In this chapter of How To Read Literature Like a Professor, Foster discusses the use of symbols and its inherent implications. Foster prefaces by saying that many characters or objects in both poetry and prose can oftentimes be symbols with a strong enough argument. Only possible meanings or interpretations can be discussed when an author uses symbolism. However, symbols are not simply one thing; they should be treated sensitively and with great scrutiny as symbols never mean only one thing. Building upon this point, Foster addresses allegories and instructs readers that they are typically used in a one-to-one fashion with other things, such as Orwell’s famous Animal Farm. Symbolism can also be used for actions, pointing to Frost’s The Road Not Taken as an example of such. Foster finishes the chapter by warning readers that symbols are emotional in nature and only exist through the associations readers make and what they bring to the novel when reading, making it important to pay attention to the manner in which a possible symbol may have on one’s self.
Rolf moved up to stand beside Theo. “You and I have got to talk.”
“We can’t have two leaders of this expedition.”
“Expedition, is that what this is? Five ill-equipped fugitives with no clear idea where we’re going or what we’re going to do when we get there. It hardly requires a hierarchy of command. But if you get any satisfaction from calling yourself the leader, it doesn’t worry me as long as you don’t expect unquestioning obedience.”
“You were never part of this, never part of the group. You had your chance to join and turned it down. You’re only here because I sent for you.”

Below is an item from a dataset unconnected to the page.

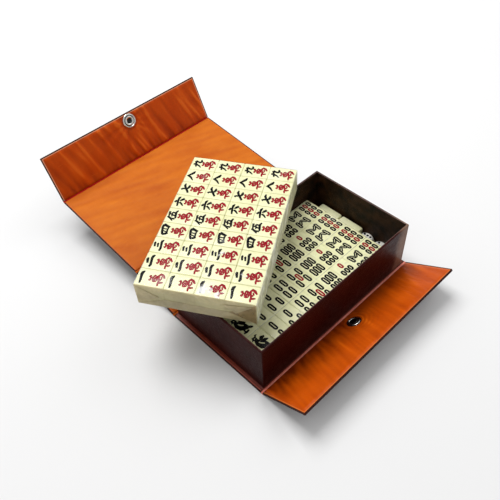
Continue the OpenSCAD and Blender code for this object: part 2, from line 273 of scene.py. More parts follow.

“I’m here because Julian sent for me. We’re stuck with each other.I can put up with you since I have no choice. I suggest that you exercise a similar tolerance.”
“I want to drive.” Then, as if he hadn’t made his meaning clear: “I want to take over the driving from now on”
Theo laughed, his mirth spontaneous and genuine. “Julian’s child will be heiled as a miracle. You will be hailed as the father of that miracle. The new Adam, the begetter of the new race, the saviour of mankind. That’s enough potential power for any man—more power, I suspect— than you’ll be able to cope with. And you’re worried you’re not getting your share of driving!”
In this excerpt from Chapter 23, the reader obtains a firm grasp of Rolf and his character, translated into a well-written scene that exemplifies his relentless struggle for power. In his small argument with Theo, Rolf demands the acknowledgement and status of power within the group, feeling threatened by Theo and his intelligent character. Allegorical in nature, this excerpt, in which Rolf argues for control of the car, frames Rolf constant bout for authority simply for the sake of power. Theo reveals this flaw of Rolf moments later by saying Rolf proposes “…to replace one dictatorship with another. Benevolent this time… Most tyrants begin that way.” Even more so, the baby, though unborn, is a source of power for characters in the book, specifically Rolf. This is supported by the fact that when it is revealed that Julian has been unfaithful and hence, the baby is not Rolf’s, his supposed fertility has now lost its leverage and in return, his deceitful and selfish nature leads him to deserting and betraying the group.
Rolf’s thoughtless hunger for control, though unsuccessful, epitomizes the theme of power found heavily throughout The Children of Men. Though seen more in a political sense, author P.D. James thoroughly executes the theme, discussing the implications it has on social, political, and even interpersonal relationships. In the first chapter of the novel, the readers get a sense of the social structures that exist in the terminally-ill society. Omegas, hailed for being the last born in the year 1995, are intoxicated with the power in which the world has put onto them and some, who are referred as the Painted Faces, use this power maliciously, partaking in violent acts which include the murder of Luke later on. Furthermore, political power is seen heavily as the Five Fishes, anti-government rebels, challenge the authority of the Warden and demand for change in a tyrannical society. Acts of the government, such as the Quietus and the imprisonment of constituents at the unbearable Isle of Man, are frequently met with bombings and attempted insurrections. However, the greatest challenge for power against Xan, the Warden and Theo’s cousin, is epitomized at the end when Theo shoots and kills his cousin and the ring, the same one Theo criticized Xan for, is taken and is subsequently donned by Theo for power and protection in light of the birth of Julian’s baby.
Why is power, whether physical, mental, social, or political, so enviously sought after and to what degree does it shape the nature of our relationships?
Humans are innately hungry for control and authority and blind to its flaws and consequences. In P.D. James’s dystopian novel The Children of Men, a near-future society is ravaged by mass hysteria and depression in light of an infertility crisis. In the discouraged society, protests against the Warden’s form of governing and struggles for control plague the despaired society, placing protagonist and cousin to the Warden, Theodore Faron, in the middle of many conflicts. This, in turn, establishes the theme of power in the novel and helps to explore the relationships that form, whether good or bad, around power. The work’s statement regarding the theme is despite power is a sensitive, yet critical, element to all our relationships and though very sought after, it must be dealt with carefully and responsibly.